What is needed is an exact copy of the lines from the one containing "0.10, 0.04), 0.85)" to the one containing "bpy.context.scene.collection.objects.link(empty)", both lines included, and no other lines.

----- DATA SHOWN -----

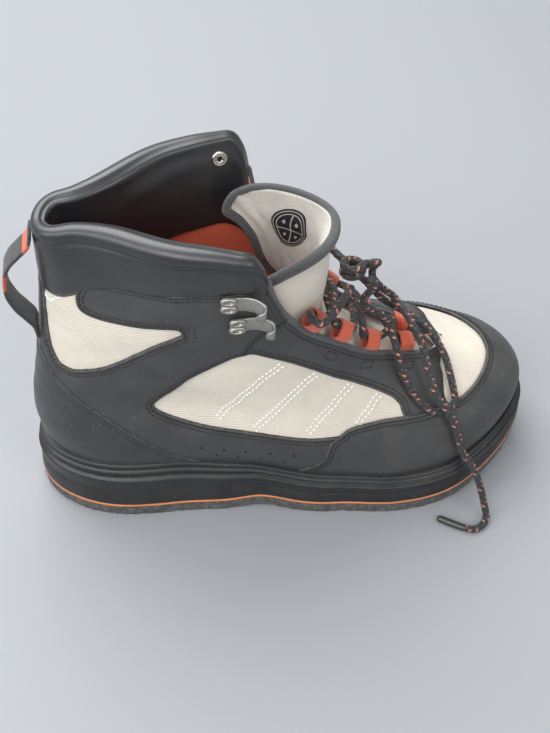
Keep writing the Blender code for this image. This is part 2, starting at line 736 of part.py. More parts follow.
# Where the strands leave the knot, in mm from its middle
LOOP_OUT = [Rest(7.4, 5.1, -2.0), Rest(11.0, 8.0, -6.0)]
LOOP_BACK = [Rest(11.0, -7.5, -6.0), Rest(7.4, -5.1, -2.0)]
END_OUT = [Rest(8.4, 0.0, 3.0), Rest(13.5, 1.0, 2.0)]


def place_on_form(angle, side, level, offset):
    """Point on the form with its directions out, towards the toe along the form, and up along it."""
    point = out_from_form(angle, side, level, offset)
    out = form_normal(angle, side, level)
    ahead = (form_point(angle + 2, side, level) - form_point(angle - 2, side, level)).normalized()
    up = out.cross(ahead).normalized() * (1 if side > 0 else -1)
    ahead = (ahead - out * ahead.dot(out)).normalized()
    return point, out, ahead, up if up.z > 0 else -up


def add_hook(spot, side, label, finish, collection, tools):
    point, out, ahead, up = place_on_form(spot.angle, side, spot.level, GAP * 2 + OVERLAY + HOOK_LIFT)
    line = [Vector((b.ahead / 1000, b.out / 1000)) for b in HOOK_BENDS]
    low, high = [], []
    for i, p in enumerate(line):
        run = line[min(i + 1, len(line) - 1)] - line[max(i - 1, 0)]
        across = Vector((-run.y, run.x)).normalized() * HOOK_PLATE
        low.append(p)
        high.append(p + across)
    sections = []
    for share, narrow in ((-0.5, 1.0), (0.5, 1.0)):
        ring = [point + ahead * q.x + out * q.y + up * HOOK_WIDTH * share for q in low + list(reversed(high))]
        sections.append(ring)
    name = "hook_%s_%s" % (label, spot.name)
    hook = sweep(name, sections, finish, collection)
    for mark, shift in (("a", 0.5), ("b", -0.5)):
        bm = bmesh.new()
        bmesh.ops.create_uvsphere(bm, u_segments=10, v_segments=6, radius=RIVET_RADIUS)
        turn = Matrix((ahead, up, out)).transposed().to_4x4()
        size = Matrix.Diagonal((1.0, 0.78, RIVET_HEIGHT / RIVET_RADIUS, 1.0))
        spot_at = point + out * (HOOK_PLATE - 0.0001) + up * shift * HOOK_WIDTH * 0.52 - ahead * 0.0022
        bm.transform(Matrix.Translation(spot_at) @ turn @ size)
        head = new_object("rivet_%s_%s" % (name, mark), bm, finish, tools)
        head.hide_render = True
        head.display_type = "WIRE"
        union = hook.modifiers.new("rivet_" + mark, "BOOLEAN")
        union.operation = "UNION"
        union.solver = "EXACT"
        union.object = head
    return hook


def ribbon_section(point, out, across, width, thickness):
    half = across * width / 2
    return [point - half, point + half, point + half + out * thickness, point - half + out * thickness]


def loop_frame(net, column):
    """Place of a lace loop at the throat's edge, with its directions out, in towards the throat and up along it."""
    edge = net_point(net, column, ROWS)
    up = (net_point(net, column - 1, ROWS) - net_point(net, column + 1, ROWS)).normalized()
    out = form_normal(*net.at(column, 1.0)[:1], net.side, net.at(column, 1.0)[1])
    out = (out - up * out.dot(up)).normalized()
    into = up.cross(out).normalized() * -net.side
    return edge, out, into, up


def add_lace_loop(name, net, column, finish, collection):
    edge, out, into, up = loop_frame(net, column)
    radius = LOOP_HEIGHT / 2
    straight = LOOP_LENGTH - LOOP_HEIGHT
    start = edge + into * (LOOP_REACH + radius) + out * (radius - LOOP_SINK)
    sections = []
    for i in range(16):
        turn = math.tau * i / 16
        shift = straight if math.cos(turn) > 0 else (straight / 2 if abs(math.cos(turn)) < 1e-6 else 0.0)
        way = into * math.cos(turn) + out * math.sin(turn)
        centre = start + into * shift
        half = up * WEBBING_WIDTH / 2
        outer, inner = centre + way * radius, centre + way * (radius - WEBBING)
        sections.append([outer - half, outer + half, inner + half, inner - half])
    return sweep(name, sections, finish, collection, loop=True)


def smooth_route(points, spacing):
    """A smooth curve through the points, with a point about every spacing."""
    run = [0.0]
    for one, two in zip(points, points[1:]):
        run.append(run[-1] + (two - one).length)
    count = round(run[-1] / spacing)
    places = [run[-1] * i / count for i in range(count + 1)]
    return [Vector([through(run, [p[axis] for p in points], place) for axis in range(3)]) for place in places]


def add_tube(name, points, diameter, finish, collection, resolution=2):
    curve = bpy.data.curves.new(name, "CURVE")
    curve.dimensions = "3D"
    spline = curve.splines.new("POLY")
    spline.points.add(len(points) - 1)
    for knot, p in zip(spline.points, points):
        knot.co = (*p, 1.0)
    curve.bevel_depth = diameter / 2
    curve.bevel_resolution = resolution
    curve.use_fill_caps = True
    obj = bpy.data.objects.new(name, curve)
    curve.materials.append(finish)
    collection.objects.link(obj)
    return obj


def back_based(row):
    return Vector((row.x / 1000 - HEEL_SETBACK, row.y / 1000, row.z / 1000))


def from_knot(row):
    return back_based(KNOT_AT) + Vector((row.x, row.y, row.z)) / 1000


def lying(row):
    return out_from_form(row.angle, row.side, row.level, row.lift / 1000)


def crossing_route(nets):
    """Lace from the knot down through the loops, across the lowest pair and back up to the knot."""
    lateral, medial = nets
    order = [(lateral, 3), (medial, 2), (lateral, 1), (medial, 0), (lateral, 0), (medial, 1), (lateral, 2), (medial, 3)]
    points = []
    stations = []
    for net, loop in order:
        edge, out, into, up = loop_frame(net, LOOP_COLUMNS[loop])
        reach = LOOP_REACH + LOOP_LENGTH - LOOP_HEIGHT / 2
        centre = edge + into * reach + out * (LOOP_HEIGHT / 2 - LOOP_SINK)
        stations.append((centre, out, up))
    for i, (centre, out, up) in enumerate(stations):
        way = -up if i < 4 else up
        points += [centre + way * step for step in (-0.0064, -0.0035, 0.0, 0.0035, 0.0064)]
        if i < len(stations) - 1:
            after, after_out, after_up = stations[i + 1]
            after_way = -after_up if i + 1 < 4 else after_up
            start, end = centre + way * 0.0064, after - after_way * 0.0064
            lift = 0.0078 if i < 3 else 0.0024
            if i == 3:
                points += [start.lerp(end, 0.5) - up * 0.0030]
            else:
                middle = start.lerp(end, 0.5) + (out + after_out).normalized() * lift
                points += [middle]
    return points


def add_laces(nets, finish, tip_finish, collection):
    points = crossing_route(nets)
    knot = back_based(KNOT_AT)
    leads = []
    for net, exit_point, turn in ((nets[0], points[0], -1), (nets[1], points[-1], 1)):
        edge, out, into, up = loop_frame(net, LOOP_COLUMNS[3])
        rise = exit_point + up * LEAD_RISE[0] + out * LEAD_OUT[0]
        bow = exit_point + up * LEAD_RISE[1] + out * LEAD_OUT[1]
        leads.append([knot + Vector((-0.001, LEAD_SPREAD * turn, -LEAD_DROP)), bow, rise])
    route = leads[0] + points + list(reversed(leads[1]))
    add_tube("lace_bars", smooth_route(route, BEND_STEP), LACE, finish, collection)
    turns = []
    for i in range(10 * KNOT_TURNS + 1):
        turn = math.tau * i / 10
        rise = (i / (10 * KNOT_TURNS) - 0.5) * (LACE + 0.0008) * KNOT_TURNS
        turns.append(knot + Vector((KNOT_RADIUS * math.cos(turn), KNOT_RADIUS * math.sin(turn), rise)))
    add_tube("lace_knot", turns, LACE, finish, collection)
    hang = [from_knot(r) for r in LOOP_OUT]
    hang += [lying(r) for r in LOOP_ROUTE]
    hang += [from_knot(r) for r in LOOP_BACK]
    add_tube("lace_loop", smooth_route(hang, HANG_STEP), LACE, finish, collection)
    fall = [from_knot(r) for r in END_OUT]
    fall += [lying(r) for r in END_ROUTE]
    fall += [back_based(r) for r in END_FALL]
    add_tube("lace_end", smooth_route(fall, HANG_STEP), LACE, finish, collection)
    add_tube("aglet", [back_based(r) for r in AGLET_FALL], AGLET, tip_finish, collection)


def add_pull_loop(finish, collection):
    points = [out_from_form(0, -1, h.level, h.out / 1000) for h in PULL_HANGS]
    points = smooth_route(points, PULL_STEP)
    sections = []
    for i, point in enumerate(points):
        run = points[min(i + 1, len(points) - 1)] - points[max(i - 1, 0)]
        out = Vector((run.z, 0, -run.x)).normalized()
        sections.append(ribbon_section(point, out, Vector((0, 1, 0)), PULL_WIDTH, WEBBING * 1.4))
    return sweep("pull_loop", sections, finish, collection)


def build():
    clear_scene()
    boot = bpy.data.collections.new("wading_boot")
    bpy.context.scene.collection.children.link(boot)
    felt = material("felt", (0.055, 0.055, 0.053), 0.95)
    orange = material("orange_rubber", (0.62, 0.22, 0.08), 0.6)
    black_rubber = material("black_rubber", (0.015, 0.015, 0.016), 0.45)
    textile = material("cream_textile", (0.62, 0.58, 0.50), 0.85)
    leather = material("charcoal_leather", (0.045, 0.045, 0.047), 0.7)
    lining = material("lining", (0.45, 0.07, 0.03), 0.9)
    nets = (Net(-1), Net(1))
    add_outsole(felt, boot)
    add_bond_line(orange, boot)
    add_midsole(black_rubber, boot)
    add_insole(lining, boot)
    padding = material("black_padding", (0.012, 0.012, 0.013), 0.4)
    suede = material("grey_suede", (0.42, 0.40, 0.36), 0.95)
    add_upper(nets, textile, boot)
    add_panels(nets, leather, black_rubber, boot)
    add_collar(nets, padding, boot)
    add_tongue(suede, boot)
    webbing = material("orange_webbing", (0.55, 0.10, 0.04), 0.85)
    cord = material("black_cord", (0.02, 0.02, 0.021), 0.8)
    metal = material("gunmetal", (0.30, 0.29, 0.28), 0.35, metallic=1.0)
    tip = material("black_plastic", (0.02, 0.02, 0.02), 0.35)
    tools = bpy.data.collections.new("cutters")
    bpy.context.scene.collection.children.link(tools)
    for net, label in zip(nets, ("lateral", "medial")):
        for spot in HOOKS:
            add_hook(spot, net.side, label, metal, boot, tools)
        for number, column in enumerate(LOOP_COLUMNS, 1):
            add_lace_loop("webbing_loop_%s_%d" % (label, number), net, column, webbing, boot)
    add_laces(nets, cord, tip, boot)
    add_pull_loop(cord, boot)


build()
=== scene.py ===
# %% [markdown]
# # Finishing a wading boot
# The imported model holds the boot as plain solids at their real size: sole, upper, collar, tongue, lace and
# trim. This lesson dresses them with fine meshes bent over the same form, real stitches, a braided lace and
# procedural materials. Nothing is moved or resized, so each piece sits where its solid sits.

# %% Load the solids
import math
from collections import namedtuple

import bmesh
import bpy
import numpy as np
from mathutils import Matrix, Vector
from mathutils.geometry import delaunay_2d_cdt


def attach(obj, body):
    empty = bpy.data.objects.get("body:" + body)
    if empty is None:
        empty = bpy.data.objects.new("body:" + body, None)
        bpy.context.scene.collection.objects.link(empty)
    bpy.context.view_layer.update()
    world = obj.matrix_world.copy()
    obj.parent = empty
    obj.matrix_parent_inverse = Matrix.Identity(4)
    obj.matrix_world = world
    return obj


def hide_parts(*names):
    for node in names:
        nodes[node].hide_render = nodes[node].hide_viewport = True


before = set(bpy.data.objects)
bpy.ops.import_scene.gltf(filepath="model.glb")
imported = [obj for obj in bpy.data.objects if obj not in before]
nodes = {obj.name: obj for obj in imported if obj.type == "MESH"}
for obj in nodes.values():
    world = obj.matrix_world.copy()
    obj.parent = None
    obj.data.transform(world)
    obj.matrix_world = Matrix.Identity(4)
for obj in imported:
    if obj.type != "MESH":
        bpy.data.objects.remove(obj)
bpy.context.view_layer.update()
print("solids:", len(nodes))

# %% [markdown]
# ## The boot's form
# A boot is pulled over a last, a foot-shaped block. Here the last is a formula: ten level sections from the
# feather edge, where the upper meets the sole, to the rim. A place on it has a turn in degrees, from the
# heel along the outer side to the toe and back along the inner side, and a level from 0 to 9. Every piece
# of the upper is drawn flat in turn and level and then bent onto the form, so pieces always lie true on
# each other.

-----

* [RESULT BELOW]:
    webbing = material("orange_webbing", (0.55, 0.10, 0.04), 0.85)
    cord = material("black_cord", (0.02, 0.02, 0.021), 0.8)
    metal = material("gunmetal", (0.30, 0.29, 0.28), 0.35, metallic=1.0)
    tip = material("black_plastic", (0.02, 0.02, 0.02), 0.35)
    tools = bpy.data.collections.new("cutters")
    bpy.context.scene.collection.children.link(tools)
    for net, label in zip(nets, ("lateral", "medial")):
        for spot in HOOKS:
            add_hook(spot, net.side, label, metal, boot, tools)
        for number, column in enumerate(LOOP_COLUMNS, 1):
            add_lace_loop("webbing_loop_%s_%d" % (label, number), net, column, webbing, boot)
    add_laces(nets, cord, tip, boot)
    add_pull_loop(cord, boot)


build()
=== scene.py ===
# %% [markdown]
# # Finishing a wading boot
# The imported model holds the boot as plain solids at their real size: sole, upper, collar, tongue, lace and
# trim. This lesson dresses them with fine meshes bent over the same form, real stitches, a braided lace and
# procedural materials. Nothing is moved or resized, so each piece sits where its solid sits.

# %% Load the solids
import math
from collections import namedtuple

import bmesh
import bpy
import numpy as np
from mathutils import Matrix, Vector
from mathutils.geometry import delaunay_2d_cdt


def attach(obj, body):
    empty = bpy.data.objects.get("body:" + body)
    if empty is None:
        empty = bpy.data.objects.new("body:" + body, None)
        bpy.context.scene.collection.objects.link(empty)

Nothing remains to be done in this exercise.